Mirando una carta de póker nos detiene la pregunta. ¿Por qué el rombo es el símbolo del diamante? ¿Por qué cortar una piedra tan valiosa en una figura que deja tantos desperdicios? Esa forma conoidal multiplicaba los brillos en la corona de la piedra pulida. Para el ojo común, los brillos debían ser lo más importante de las piedras preciosas y ¿cuál más brillante y más dura que el diamante? Por siglos, el brillo, la alucinación del diamante no tuvo competencia. Solo el sol brillaba con más fuerza, pero esa piedra era demasiado popular y nadie podía poseerla ni guardarla en un cofre para la contemplación privada de los brahmanes, del emperador, del rey o del duque. Y algo que pertenece a todos, aunque la sociedad dependa de él, no tiene valor social porque no confiere poder a unos sobre otros.

Hoy en día casi todos pasan su mirada indiferente sobre los cuadros de Fray Angélico, pero en su tiempo esos primeros atisbos de perspectiva renacentista conmovían las sensibilidades desacostumbradas a cualquier sustituto de la naturaleza o de la arquitectura centenaria, que era como la naturaleza misma. Los visitantes se desmayaban ante tan conmovedor efecto que confundían con el arte o con una revelación divina. Algo parecido ocurrió con las primeras proyecciones de cine que hizo saltar a los espectadores de sus asientos.

Basta con imaginar una ínfima parte de esa antigua sensibilidad, construida en el tiempo lento de las sombras y las estrellas, de los espacios naturales y previsibles para comprender algo del asombro o la admiración que podía provocar la contemplación de las joyas, del brillo del diamante. Si bien el vidrio es tan antiguo como el código de Hammurabi, rara vez las técnicas disponibles lograban la claridad del agua. Cuando los cristales, como los de Bohemia o de Murano, lograron hacerlo se hicieron famosos. Y caros. Aunque de mayor utilidad que el diamante, la relativa facilidad de su producción lo hacía dudosamente escaso. Pero eran tiempos cuando los brillos artificiales no abundaban.

Hoy en día aburren a los jóvenes y a los viejos acostumbrados al vértigo y al brillo excesivo de las pantallas de plasma, de los aviones, de los ascensores panorámicos, de los automóviles bailando en los tréboles de autopistas y sumergiéndose a setenta millas por hora en los túneles de colores.
¿Cuánto valdría hoy un diamante si la humanidad lo hubiese descubierto a finales del siglo XX? Seguro no hubiese impresionado a muchos. Quizás no valdría gran cosa y sin duda valdría mucho menos de lo que vale hoy.

Hitos y mitos fundadores

Podemos pensar que la valoración de un objeto como el de una conducta, el valor material y el valor moral pueden ser variables y pueden depender de un tiempo histórico, pero lo más interesante es observar también opuesto: hay valores materiales y valores morales que han sido definidos y cristalizados, para bien o para mal, en un tiempo dado según las condiciones y el momento de desarrollo de la humanidad.

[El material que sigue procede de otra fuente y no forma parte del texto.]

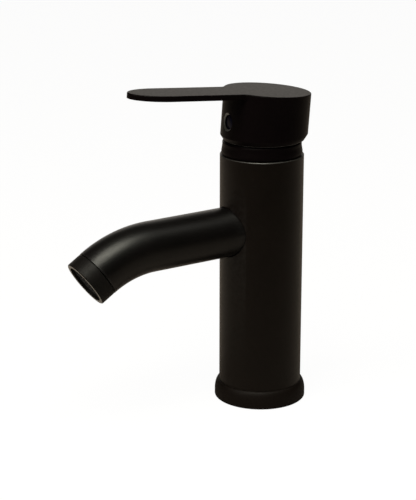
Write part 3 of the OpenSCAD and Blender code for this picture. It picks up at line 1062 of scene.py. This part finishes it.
@dataclass
class Column:
    """The body tube and the cover ring that clamps it from above."""

    rim: float = 0.3  # Chamfer of the tube's upper edge
    # Least and most height of the normal of a face on that chamfer
    rim_lean: tuple[float, float] = (0.2, 0.95)
    rim_margin: float = 0.1  # How far below that chamfer its eased edge may reach
    seam: float = 0.4  # Play round the spout where it enters the tube
    beside: float = 0.6  # Distance from an edge within which its wear stays
    hole_reach: float = 60.0  # Length of the cutter for the spout's opening
    play: float = 0.1  # Play of the cover ring's spigot in the tube
    bore: float = 19.95  # Radius of the spigot's bore
    lid: float = 143.2  # Height of the bore's end, under the dome
    foot: float = 21.1  # Radius of the narrow step that stands on the tube's rim
    foot_rise: float = 0.7  # Height of that step
    # Heights above the rim where the widest band starts and ends
    band: tuple[float, float] = (0.9, 2.0)
    taper: float = 5.0  # Height above the rim where the ring stops narrowing
    neck: float = 21.2  # Radius above the taper
    shoulder: float = 144.6  # Height where the dome starts
    dome: float = 20.9  # Radius of the dome, round the pin that the handle tilts on
    dome_wall: float = 1.2  # Wall of the dome
    opening: float = 17.0  # Radius of the opening in the dome

    def tube(self, line: SpoutLine) -> None:
        """Builds the body tube with its opening for the spout.

        Args:
            line: The spout's course.
        """
        box = Extent.of("body_shell")
        bore, chamfer = box.radius - BODY_WALL, box.top - self.rim
        outline = [
            Corner(bore, box.bottom),
            Corner(box.radius, box.bottom, ease=0.12),
            Corner(box.radius, box.bottom + self.beside),
            Corner(box.radius, chamfer - self.beside),
            Corner(box.radius, chamfer, ease=0.06),
            Corner(box.radius - self.rim, box.top, ease=0.06),
            Corner(bore, box.top),
        ]
        tube = Shape.turned(outline, steps=256)
        spout = Extent.of("spout_tube").radius + self.seam
        hole = [Corner(spout, 0), Corner(spout, self.hole_reach)]
        tube.combine(Combine.CUT, hole, line.start() @ turn(90, "Y"), steps=128)
        low, high = self.rim_lean

        def on_rim(face: Face) -> bool:
            """Says whether a face is on the chamfer of the upper edge."""
            is_high = face.calc_center_median().z > chamfer - self.rim_margin
            return is_high and low < face.normal.z < high

        # The rim chamfer gets the lighter paint, a painted highlight along the rim
        tube.piece(
            "body_tube", Body.FAUCET, BODY_PAINT, ["body_shell"],
            accent=(RIM_HIGHLIGHT_PAINT, on_rim), walls=[RoundWall(Matrix(), box.radius)],
        )

    def cover(self) -> None:
        """Builds the cover ring below the handle."""
        box, rim = Extent.of("neck_cover"), Extent.of("body_shell")
        pin = LeverPose().cap().translation.z
        spigot, under = rim.radius - BODY_WALL - self.play, self.dome - self.dome_wall
        outer_start = math.asin((self.shoulder - pin) / self.dome)
        outer_end = math.acos(self.opening / self.dome)
        inner_start = math.acos(self.opening / under)
        inner_end = math.asin((self.lid - pin) / under)
        dome = [
            *arc((0, pin), (self.dome, self.dome), outer_start, outer_end, steps=10),
            *arc((0, pin), (under, under), inner_start, inner_end, steps=8),
        ]
        outline = [
            Corner(self.bore, box.bottom),
            Corner(spigot, box.bottom, ease=0.2),
            Corner(spigot, rim.top),
            Corner(self.foot, rim.top),
            Corner(self.foot, rim.top + self.foot_rise),
            Corner(box.radius, rim.top + self.band[0], ease=0.08),
            Corner(box.radius, rim.top + self.band[1], ease=0.3),
            Corner(self.neck, rim.top + self.taper, ease=0.3),
            Corner(self.neck, self.shoulder, ease=0.5),
            *[Corner(r, z) for r, z in dome],
            Corner(self.bore, self.lid),
        ]
        ring = Shape.turned(outline, steps=192)
        # The cover ring takes the handle's darker, less glossy paint, which paints in the shade under the handle's
        # overhang
        ring.piece("cover_ring", Body.FAUCET, HANDLE_PAINT, ["neck_cover"])

    def build(self, line: SpoutLine) -> None:
        """Builds the tube, with its opening on the spout's course, and the cover ring."""
        self.tube(line)
        self.cover()


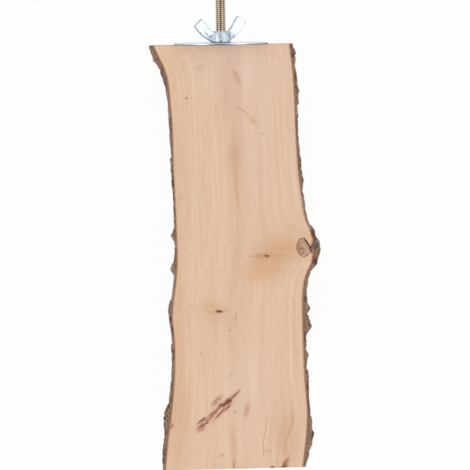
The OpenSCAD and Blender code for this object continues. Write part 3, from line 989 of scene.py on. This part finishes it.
RIGHT_SKIN = [
    (0, -0.4), (-2, -0.7), (-4, 0.3), (-6, 0.9), (-7.6, -0.3), (-11, 0), (-15, 0.1), (-19, 0.5), (-23, 0.3),
    (-25, -0.4), (-27, 0), (-30, 0.9), (-32, -0.3), (-34, -0.5), (-36, 0.3), (-38, 0.9), (-40, 0), (-44, 0.5),
    (-46, 1), (-48, 0.6), (-60, 0.6), (-72, 0.5), (-76, 0.9), (-78, 1.3), (-80, 0.3), (-84, 1.1), (-87, 1.7),
    (-90, 0.5), (-95, 0), (-101, 0.4), (-105, 0.1), (-109, 0.5), (-111, 0), (-116, -0.4), (-118, 0.2),
    (-120, 0), (-122, -1), (-124, -0.9), (-126, -0.1), (-130, -0.9), (-132, -0.3), (-134, 0.3), (-138, 0.6),
    (-139.4, 1.4), (-141, 1.9), (-143, 1.5), (-145, 0.6), (-153, 1.1), (-158, 0.6), (-162, -0.2),
    (-166, -0.3), (-168, 0.8), (-170, 0.8), (-172, 0.2), (-174, 0.6), (-176, -1), (-178, -0.6), (-179.6, 1.4),
    (-181.5, 1.8), (-183.5, 0.9), (-185, -0.1), (-190, 0.3), (-197, -0.3), (-199, 0.6), (-201, -0.15),
    (-208, -0.2), (-213, 0.9), (-216, 0.4), (-222, 0.7), (-229, 1.1), (-233, 0.9), (-239, 0.1), (-243, -0.1),
    (-245, 0.1), (-246.4, -0.9), (-248.4, -0.2), (-252, 0.4), (-254, 0.8), (-258, 0.6), (-267, 0.9),
    (-270, 1),
]
# The two strips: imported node, side of the board, skin and seed
STRIPS = (("left_bark", -1, LEFT_SKIN, 3.7), ("right_bark", 1, RIGHT_SKIN, 11.2))
# Least thickness of the bark, and how much prouder the whole left strip stands
BARK_LEAST = 0.45
LEFT_PROUD = 0.45
# Heights of the knobs' and the big lump's middles, and how flat their coloured places are
KNOB_LEVEL = 3.5
BUMP_LEVEL = 7.0
MARK_SQUEEZE = 1.4

# Coloured places of the big lump: place, half width, half length, colour, strength
BUMP_MARKS = [
    (57.3, -120.8, 2.4, 3.6, (98, 52, 46), 0.85), (59.2, -123.6, 1.3, 1.3, (60, 36, 36), 0.85),
    (57.4, -125.6, 1.4, 1.7, (158, 104, 70), 0.8), (58.4, -128.6, 3.4, 3.2, (92, 80, 74), 0.9),
    (60.2, -125.6, 1.3, 1.4, (150, 142, 136), 0.75), (60.2, -131.6, 2.2, 1.4, (150, 120, 102), 0.75),
    (58, -134, 2.2, 1.9, (150, 104, 74), 0.8), (60.6, -135.3, 1.3, 1.3, (104, 94, 92), 0.75),
    (57.4, -138, 1.8, 3.2, (120, 66, 54), 0.85), (59, -139.3, 1.5, 2.6, (72, 60, 60), 0.85),
]
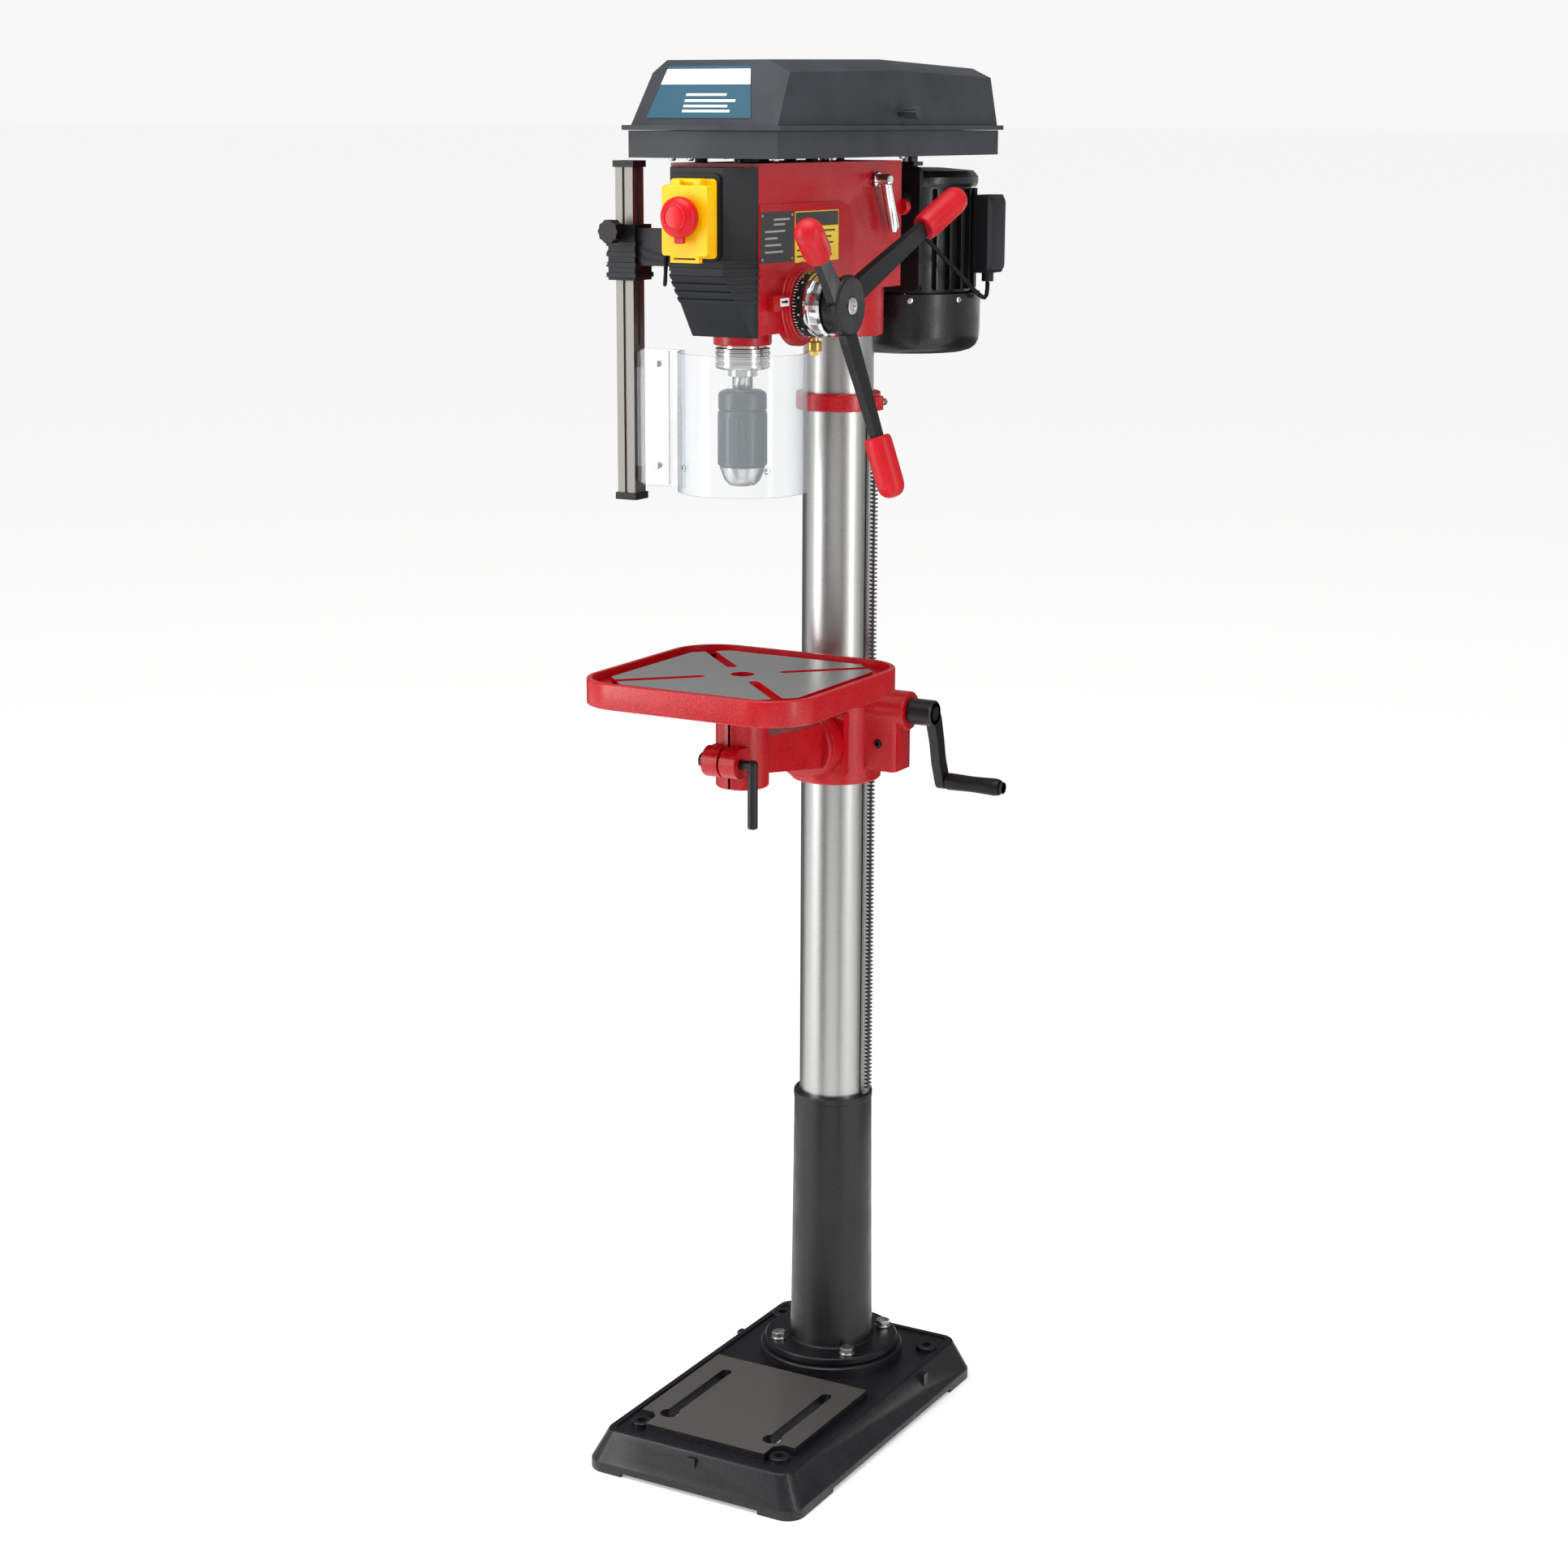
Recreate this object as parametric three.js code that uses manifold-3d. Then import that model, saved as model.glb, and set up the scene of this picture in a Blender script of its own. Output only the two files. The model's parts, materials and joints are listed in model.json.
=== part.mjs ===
// Floor-standing drill press, modelled as separate pieces. Millimetres, Z up.
// Origin: on the column axis, at floor level. -Y is the operator's side, +X the feed-handle side.
import * as THREE from 'three';
import { mergeVertices } from 'three/addons/utils/BufferGeometryUtils.js';
import { ConvexGeometry } from 'three/addons/geometries/ConvexGeometry.js';
import Module from 'manifold-3d';

const wasm = await Module();
wasm.setup();
const group = new THREE.Group();

// Driving sizes.
const columnRadius = 40;
const columnBore = 34;
const reach = 216;
const baseHalfWidth = 138.8;
const baseFront = 339;
const baseBack = 115.2;
const baseHeight = 48;
const flangeTop = 69.3;
const sleeveTop = 384;
const collarBottom = 1194;
const collarTop = 1214;
const tableHalf = 138;
const tableRimTop = 926.2;
const tableRimDepth = 28;
const bracketBottom = 767;
const bracketTop = 859;
const headHalf = 52.6;
const headBottom = 1294;
const headTop = 1469;
const headBack = 48;
const trayBottom = 1474;
const trayHalf = 88.7;
const trayFront = 299;
const trayBack = 222.3;
const lidKnobY = -27;
const feedZ = 1322.4;
const quillRadius = 24;
const pinionOffset = 8;
const feedY = -reach + quillRadius + pinionOffset;
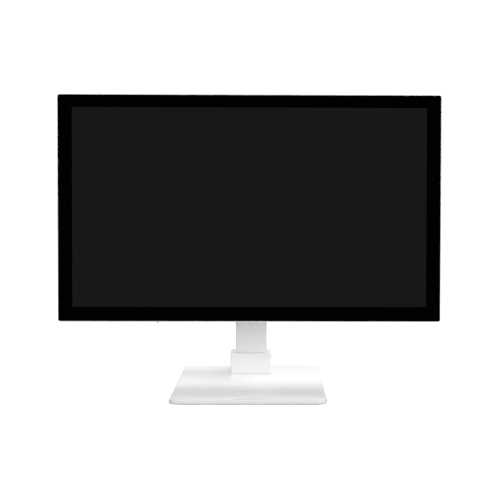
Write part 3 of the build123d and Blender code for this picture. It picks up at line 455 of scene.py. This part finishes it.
def lofted(outlines, looped):
    """A solid through matching outlines: a closed strip if looped, or else closed by a face at each end."""
    builder = bmesh.new()
    rings = [[builder.verts.new(point) for point in outline] for outline in outlines]
    for lower, upper in zip(rings, rings[1:] + rings[:1] if looped else rings[1:]):
        bridge(builder, lower, upper)
    if not looped:
        builder.faces.new(list(reversed(rings[0])))
        builder.faces.new(rings[-1])
    bmesh.ops.recalc_face_normals(builder, faces=builder.faces)
    return builder


# Dark parting line where the rear cover meets the front frame; the cover tapers from there
CASE_CORNER = 5 * MM
COVER_TAPER = 0.6
SEAM_START = 0.06 * MM
SEAM_END = 0.42 * MM
SEAM_PROUD = 0.02 * MM
SEAM_DEEP = 0.4 * MM
case_w = span("front_frame", SCREEN_RIGHT)
case_h = span("front_frame", SCREEN_UP)
case_centre = (0, middle("front_frame", SCREEN_UP))
case_back = extent("front_frame", SCREEN_OUT)[0]


def seam_outline(depth, proud):
    """The cover's outline at a depth behind the frame, standing proud of its side."""
    grow = 2 * (proud - COVER_TAPER * depth)
    return band_outline(case_w + grow, case_h + grow, CASE_CORNER + grow / 2, case_centre, case_back - depth)


case_seam = lofted([
    seam_outline(SEAM_START, SEAM_PROUD), seam_outline(SEAM_END, SEAM_PROUD),
    seam_outline(SEAM_END, -SEAM_DEEP), seam_outline(SEAM_START, -SEAM_DEEP)], looped=True)
add_piece("case_seam", case_seam, [FINISHES["black_plastic"]], "display")

# Thin foam line round the foot of the service cover
HUMP_CORNER = 12 * MM
GASKET_W = 0.35 * MM
GASKET_T = 0.25 * MM
GASKET_BEVEL_W = 0.14 * MM
GASKET_BEVEL_T = 0.15 * MM
pan_back = extent("rear_cover", SCREEN_OUT)[0]
hump_w = span("service_cover", SCREEN_RIGHT)
hump_h = span("service_cover", SCREEN_UP)
hump_centre = (0, middle("service_cover", SCREEN_UP))


def gasket_outline(grow, lift):
    """The service cover's outline, larger by grow, lifted to the rear off the pan."""
    return band_outline(hump_w + 2 * grow, hump_h + 2 * grow, HUMP_CORNER + grow, hump_centre,
                        pan_back - lift)


service_gasket = lofted([
    gasket_outline(GASKET_W, -GASKET_T), gasket_outline(GASKET_W, GASKET_T - GASKET_BEVEL_T),
    gasket_outline(GASKET_W - GASKET_BEVEL_W, GASKET_T), gasket_outline(-GASKET_W, GASKET_T),
    gasket_outline(-GASKET_W, -GASKET_T)], looped=True)
add_piece("service_gasket", service_gasket, [FINISHES["rubber"]], "display")

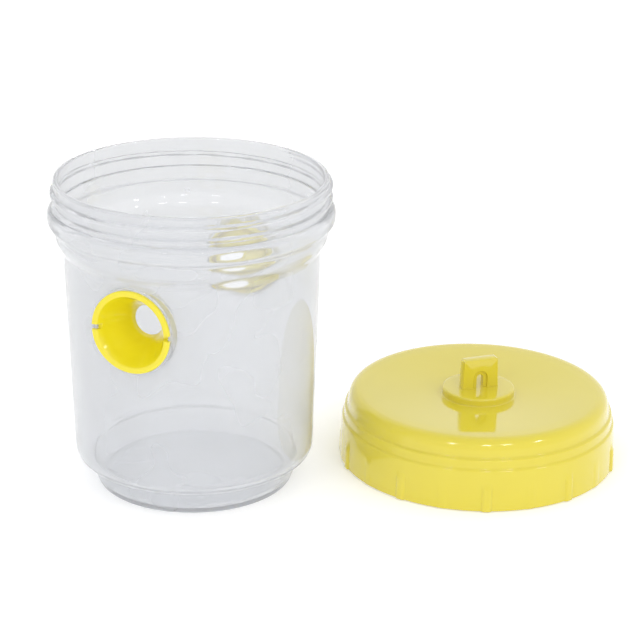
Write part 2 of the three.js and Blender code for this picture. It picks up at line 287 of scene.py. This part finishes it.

Por ejemplo, los textos sagrados como el Bhagavad Gita, la Biblia o el Corán. Desde una perspectiva laica, podríamos preguntarnos por qué algunos textos como algunos hechos históricos se levantan como hitos inmóviles y persisten, aún cuando las condiciones económicas, sociales, culturales y simbólicas han cambiado de forma radical y con frecuencia contradicen esa realidad, hasta el punto de adaptar la realidad a esos textos mediante la violencia física o ideológica o adaptar los textos a la realidad mediante el uso y abuso de la interpretación. Donde dice blanco quería decir negro, pero lo que dice sigue siendo sagrado.

Una vez impuesta o reconocida, la autoridad del texto como el valor del diamante persiste, de una forma o de otra, cruzando generaciones, avatares históricos, políticos y culturales; traspasando a veces civilizaciones y mentalidades. Aun asumiendo toda su variabilidad y relatividad de interpretaciones y contradicciones, la Biblia y el Corán establecieron un valor ético y sobre todo teológico que pesaría, modificaría y controlaría los movimientos de cientos de generaciones posteriores.

De no ser por estos hitos fundadores, deberíamos aplicar a rajatabla el precepto marxista según el cual las necesidades básicas, los métodos de producción, de sobrevivencia, en fin, todo aquello que conforma la base material de la vida humana son los únicos o los principales responsables de los valores morales y culturales. Aunque en esto ni Marx era tan marxista, lo que no invalida ni contradice sus descubrimientos sobre la evolución de la historia sino, quizás, lo complementa. Tendríamos así una suerte de psicoanálisis historicista según el cual hay momentos propicios y singulares de la historia donde —dadas las condiciones materiales, el número reducido de la población y la ausencia de una memoria histórica que relativice una experiencia “traumática”, significativa o conmovedora— un hecho o un texto se convierte en un capitulo fundador de toda una civilización.

Como el peso de la tradición simbólica en el valor del oro y del diamante, fijados como un trauma en una etapa X de la humanidad que aun pesa en los tiempos contemporáneos, así pesan ciertos textos, ciertos hechos, ciertos mitos o ciertas verdades en el inconmensurable universo de otras posibles verdades, de otras posibles manías, obsesiones y fijaciones que pudieron moldear a la humanidad de otra forma, ahora inimaginable.